Giordano Bruno, le Souper des Cendres à La Reine Blanche : pour les curieux de l’histoire des sciences, de l’histoire des idées, des semi-oubliés de l’histoire, pour ceux qui aiment réfléchir. Pour les curieux.
Sur la scène, un billot, une contrebasse. Le 17 juillet 1815 (*), à Rome, Napoléon Bonaparte demande le transfert des archives du Vatican à Paris. Le temps qu’elles arrivent, plus d’empereur, le Vatican n’a pas les moyens de payer leur rapatriement, elles sont brûlées, vendues… Parmi elles, les minutes du procès de Giordano Bruno. Pourtant, le 15 novembre 1940, le cardinal Mercati retrouve 600 pages de ces minutes dans les archives laissées par Pie IX 600. Le Cosmos est pour l’homme l’espace du silence.
Benoît Di Marco nous emmène sur les traces de Giordano Bruno, à travers de larges extraits de ses livres et de ces minutes. Né Filipo Bruno dans une famille modeste, il reçoit une bonne éducation, devient Frère Prêcheur, découvrira l’amour entre hommes.

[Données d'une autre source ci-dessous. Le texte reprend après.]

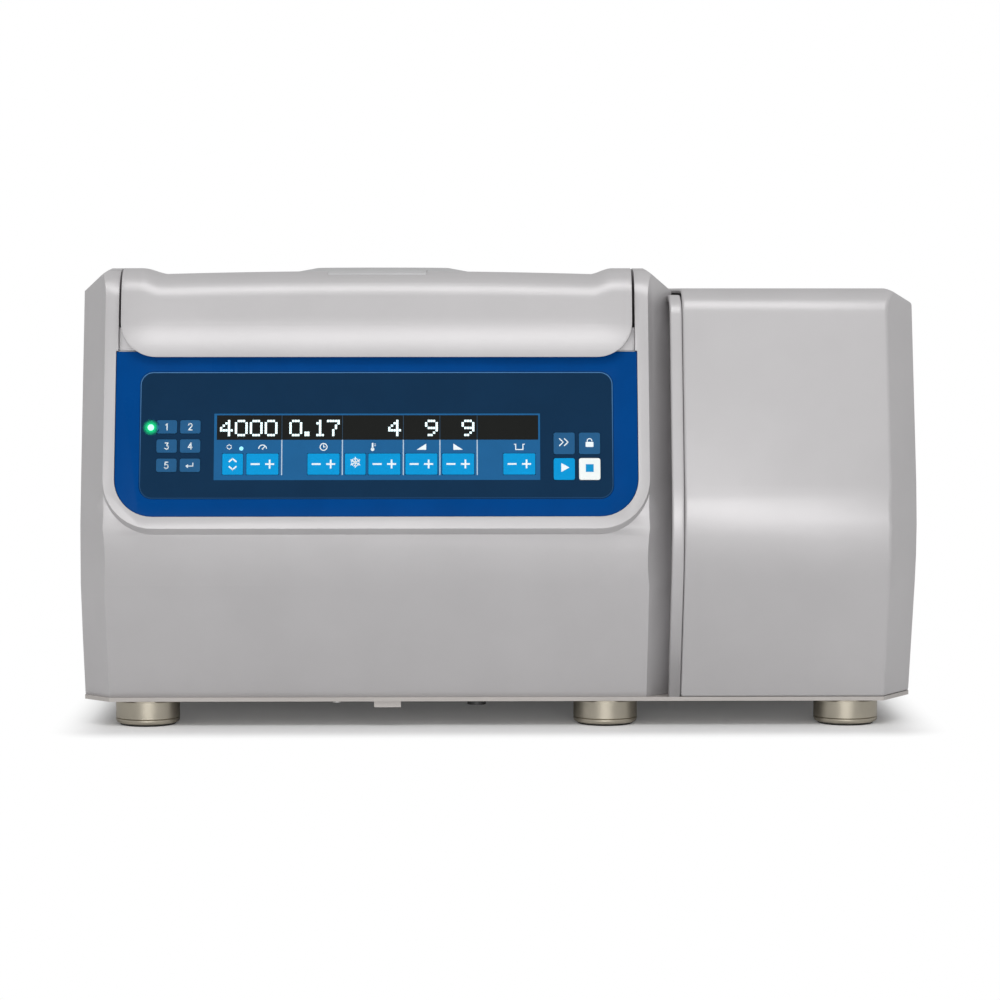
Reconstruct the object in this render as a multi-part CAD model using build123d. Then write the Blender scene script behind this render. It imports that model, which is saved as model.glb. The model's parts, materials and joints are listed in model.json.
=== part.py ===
from build123d import *
import math
import os

# All lengths are millimetres. X runs to the right seen from the front, the front faces -Y, Z is up,
# and the origin lies on the table under the middle of the whole instrument.

# ---- Driving dimensions: outer form ----
OVERALL_WIDTH = 623.0
COOLING_WIDTH = 181.5        # right-hand unit, the drive unit takes the rest
FRONT_SPACE = 55.5           # from the front to the guard ring round the chamber
REAR_SPACE = 145.5           # from the guard ring to the back
SIDE_SPACE = 14.75           # from the guard ring to the drive unit's sides
FOOT_HEIGHT = 19.0
TRAY_THICKNESS = 3.0
BELLY_HEIGHT = 129.5         # from the casing's lower edge to the panel rim's foremost edge
BELLY_RADIUS = 130.0
UPPER_LEAN = 14.0            # degrees, how far the front leans back above the belly
LOWER_LEAN = 20.0            # degrees, how far it draws in below the belly
CHEEK_TOP = 342.0
COOLING_TOP = 327.0
CASING_WALL = 4.0
DRIVE_SETBACK = 3.0          # the drive unit's front lies this far behind its raised rim
CORNER_FACET_WIDTH = 20.0
CORNER_FACET_DEPTH = 36.0
BOTTOM_FACET_DEPTH = 20.0     # the same facet at the foot of the drive unit
COOLING_FACET_WIDTH = 24.0
COOLING_FACET_DEPTH = 38.0
SHOULDER_WIDTH = 22.0
SHOULDER_HEIGHT = 17.0
COOLING_SHOULDER_WIDTH = 22.0
COOLING_SHOULDER_HEIGHT = 11.0
CHEEK_FRONT_ROUND = 30.0
RIM_TOP_DEPTH = 32.5         # of the panel's rim, along the top of a cheek
COOLING_FRONT_ROUND = 26.0
BULKHEAD_THICKNESS = 3.6
BULKHEAD_INSET = 1.6
BULKHEAD_DROP = 5.0             # bulkhead's top below the cooling unit's
SEAM_GAP = 1.5
ASSEMBLY_GAP = 0.4           # between covers that are screwed together

# ---- Driving dimensions: lid and its well ----
CHEEK_WIDTH = 29.85          # from the drive unit's side to the lid well
LID_SIDE_GAP = 2.4
LID_WALL = 3.5
LID_SCOOP = 3.0              # the lid's middle lies this much below its two raised ends
LID_SCOOP_FLANK = 12.0
LID_END_BAND = 14.0          # width of each raised end
LID_PROUD = 10.4             # how far the nose stands in front of the panel plane
LID_BELLY_TOP = 308.0        # below this height the nose is convex
LID_BELLY_RADIUS = 80.0
LID_NOSE_ROUND = 26.0
LID_CORNER_ROUND = 26.0
LID_LIP_THICKNESS = 3.4
LID_LIP_BOTTOM = 276.5
LID_BOTTOM = 284.4
LID_OPEN_ANGLE = 72.0        # degrees
HINGE_SETBACK = 74.5         # hinge axis in front of the back
LID_END_RADIUS = 40.0        # the rear end is round about the hinge axis
HINGE_GAP = 2.0
TROUGH_WALL = 3.5
LEDGE_TOP = 281.0
LEDGE_THICKNESS = 3.5
SILL_TOP = 298.0
SILL_SETBACK = 47.0          # sill behind the front
WELL_WALL = 3.5
LINER_THICKNESS = 2.0
PORT_RADIUS = 68.5
PORT_HEIGHT = 4.5
PORT_EDGE = 1.6              # height of the ring's outer edge
PORT_SLOPE = 16.0            # width of the slope inside that edge
PORT_WINDOW_RADIUS = 30.0
PORT_SEAT = 0.05             # between the ring and the lid
TONGUE_WIDTH = 73.0          # plate that runs forward from the ring over the nose
TONGUE_THICKNESS = 1.8
TONGUE_SETBACK = 18.0        # its front edge behind the nose
PIN_RADIUS = 6.0
RUNNING_CLEARANCE = 0.05
ARM_THICKNESS = 6.0
ARM_LENGTH = 110.0
ARM_HEIGHT = 14.0
BRACKET_THICKNESS = 3.0
SPRING_WIRE = 2.6

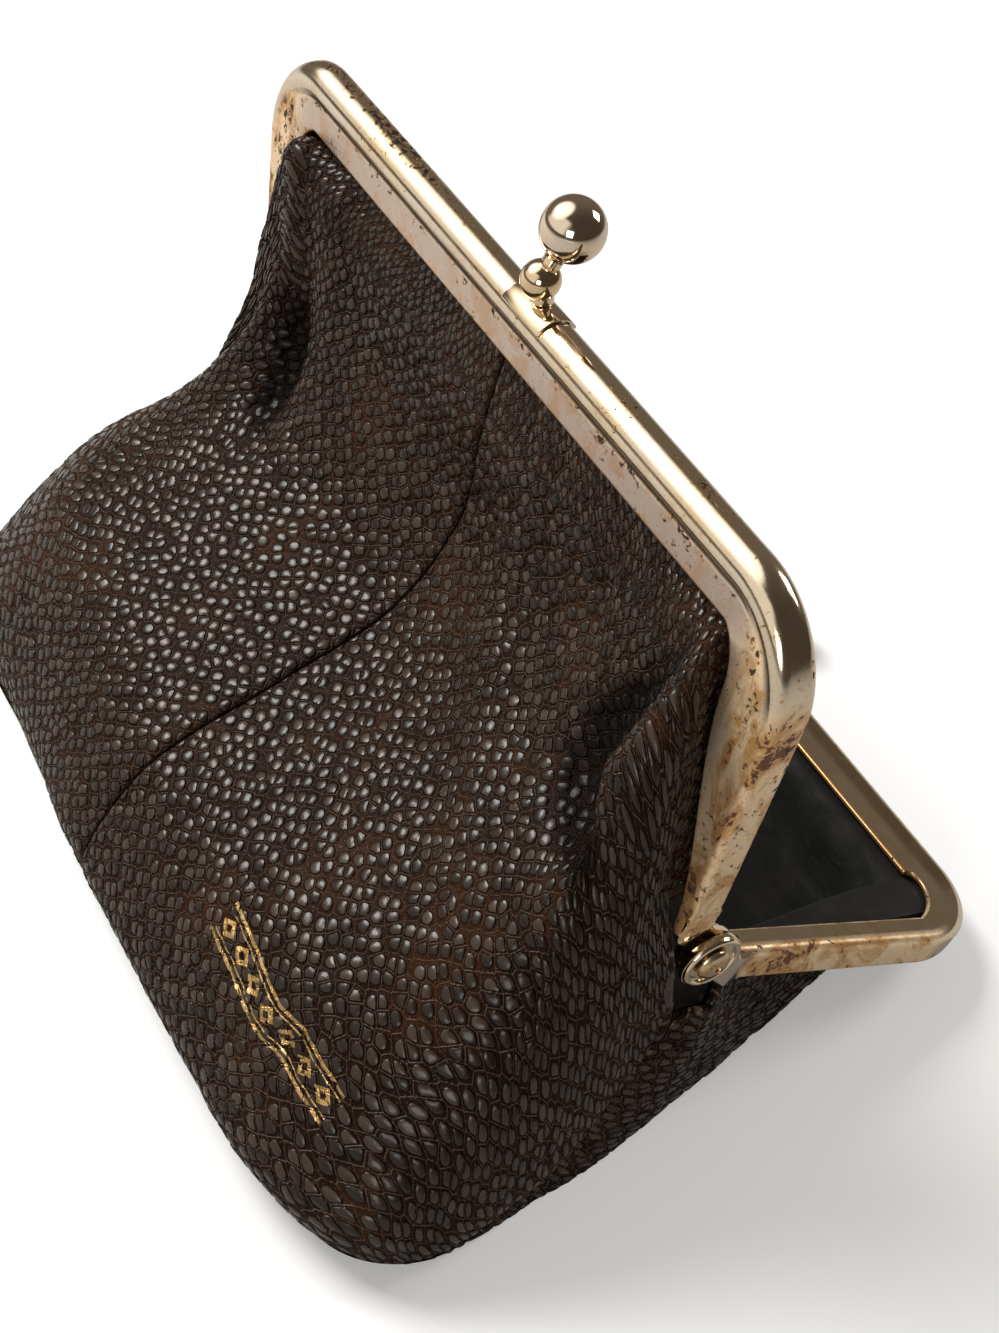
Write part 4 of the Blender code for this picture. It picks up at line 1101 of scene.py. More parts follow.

Sa curiosité, sa mémoire, son ouverture d’esprit l’ont emmené dans une double réflexion, astronomique autour de la place de la Terre dans l’univers philosophique autour de celle de l’homme. Il se pose les questions éternelles, que se posaient déjà les grecs, auxquelles Ptolémée et Aristote avaient donné des réponses, ces réponses que les observations de Copernic ou de Tycho Brahe viennent remettre en cause. Il pose une cosmologie qui remet en cause les dogmes de l’église catholique, laquelle le traduit devant le tribunal de l’Inquisition. Refusant d’abjurer ces vérités, Giordano Bruno sera condamné au bûcher, emmené la langue clouée pour se taire, par un tribunal auquel sa dernière adresse sera Vous qui prononcez ma sentence, vous avez plus peur que moi qui la subis.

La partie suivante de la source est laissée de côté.